> **Task details**:
Write out, word for word, only the data from its first line to the line containing "return math.sin(math.pi *".

> **Recorded data**:
══════════════════════════════

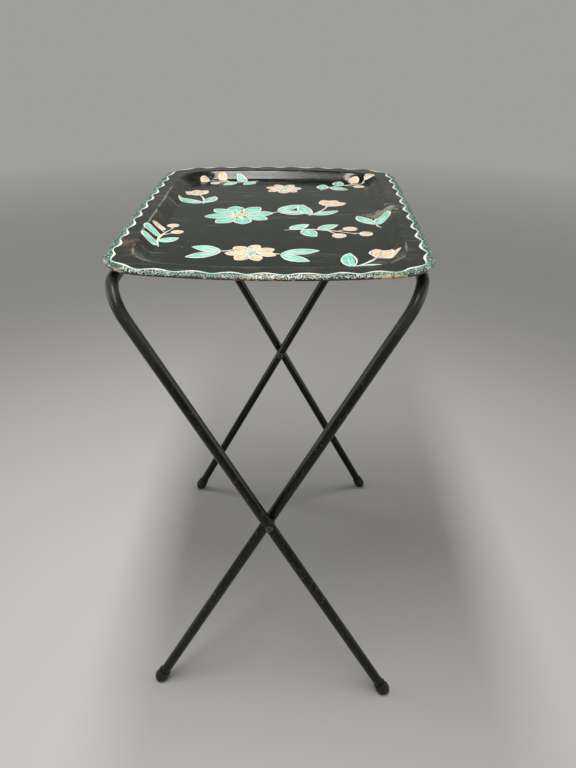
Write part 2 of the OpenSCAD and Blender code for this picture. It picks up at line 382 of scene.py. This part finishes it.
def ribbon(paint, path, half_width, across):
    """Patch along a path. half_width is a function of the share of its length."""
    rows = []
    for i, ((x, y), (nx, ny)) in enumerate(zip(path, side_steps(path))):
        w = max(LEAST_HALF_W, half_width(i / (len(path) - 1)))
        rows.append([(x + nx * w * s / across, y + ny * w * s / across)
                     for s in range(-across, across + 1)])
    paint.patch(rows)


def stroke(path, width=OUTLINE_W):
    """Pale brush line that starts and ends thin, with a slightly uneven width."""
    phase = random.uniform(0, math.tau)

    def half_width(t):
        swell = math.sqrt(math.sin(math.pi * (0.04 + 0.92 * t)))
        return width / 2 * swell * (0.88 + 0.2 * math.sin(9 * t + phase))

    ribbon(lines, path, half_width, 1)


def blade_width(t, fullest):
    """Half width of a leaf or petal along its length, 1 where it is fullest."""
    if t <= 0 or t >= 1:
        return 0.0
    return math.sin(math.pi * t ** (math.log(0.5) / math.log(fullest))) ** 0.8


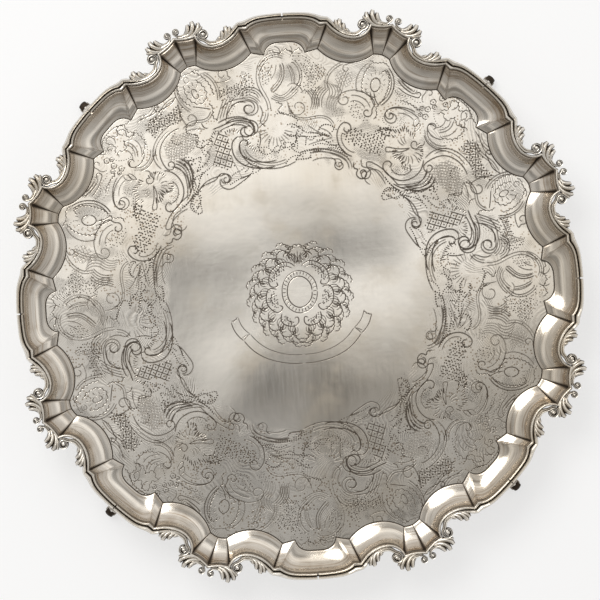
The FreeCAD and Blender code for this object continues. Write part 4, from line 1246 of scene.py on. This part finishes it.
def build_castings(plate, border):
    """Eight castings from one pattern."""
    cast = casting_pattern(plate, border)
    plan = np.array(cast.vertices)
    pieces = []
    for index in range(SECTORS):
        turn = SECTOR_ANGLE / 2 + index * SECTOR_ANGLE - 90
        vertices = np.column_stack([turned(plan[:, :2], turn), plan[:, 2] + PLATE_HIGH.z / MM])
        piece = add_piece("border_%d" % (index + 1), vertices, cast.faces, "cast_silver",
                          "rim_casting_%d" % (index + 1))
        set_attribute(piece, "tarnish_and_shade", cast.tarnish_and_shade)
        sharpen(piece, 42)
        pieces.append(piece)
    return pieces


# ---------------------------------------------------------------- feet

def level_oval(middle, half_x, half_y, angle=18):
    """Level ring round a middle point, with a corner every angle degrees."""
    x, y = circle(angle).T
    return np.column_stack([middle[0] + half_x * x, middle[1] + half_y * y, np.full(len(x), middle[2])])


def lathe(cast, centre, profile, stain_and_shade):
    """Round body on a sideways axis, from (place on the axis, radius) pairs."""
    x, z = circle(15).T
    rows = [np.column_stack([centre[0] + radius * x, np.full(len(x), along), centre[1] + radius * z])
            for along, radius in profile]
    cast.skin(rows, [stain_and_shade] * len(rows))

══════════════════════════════

> **Task answer**:
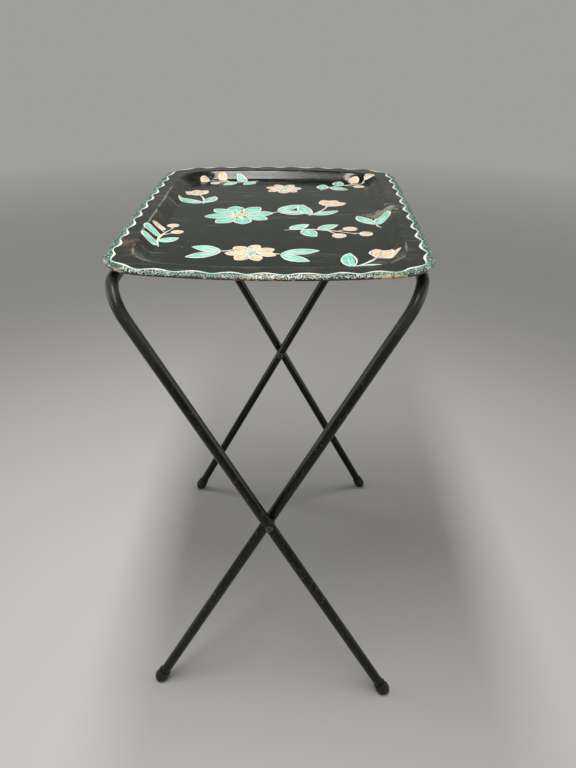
Write part 2 of the OpenSCAD and Blender code for this picture. It picks up at line 382 of scene.py. This part finishes it.
def ribbon(paint, path, half_width, across):
    """Patch along a path. half_width is a function of the share of its length."""
    rows = []
    for i, ((x, y), (nx, ny)) in enumerate(zip(path, side_steps(path))):
        w = max(LEAST_HALF_W, half_width(i / (len(path) - 1)))
        rows.append([(x + nx * w * s / across, y + ny * w * s / across)
                     for s in range(-across, across + 1)])
    paint.patch(rows)


def stroke(path, width=OUTLINE_W):
    """Pale brush line that starts and ends thin, with a slightly uneven width."""
    phase = random.uniform(0, math.tau)

    def half_width(t):
        swell = math.sqrt(math.sin(math.pi * (0.04 + 0.92 * t)))
        return width / 2 * swell * (0.88 + 0.2 * math.sin(9 * t + phase))

    ribbon(lines, path, half_width, 1)


def blade_width(t, fullest):
    """Half width of a leaf or petal along its length, 1 where it is fullest."""
    if t <= 0 or t >= 1:
        return 0.0
    return math.sin(math.pi * t ** (math.log(0.5) / math.log(fullest))) ** 0.8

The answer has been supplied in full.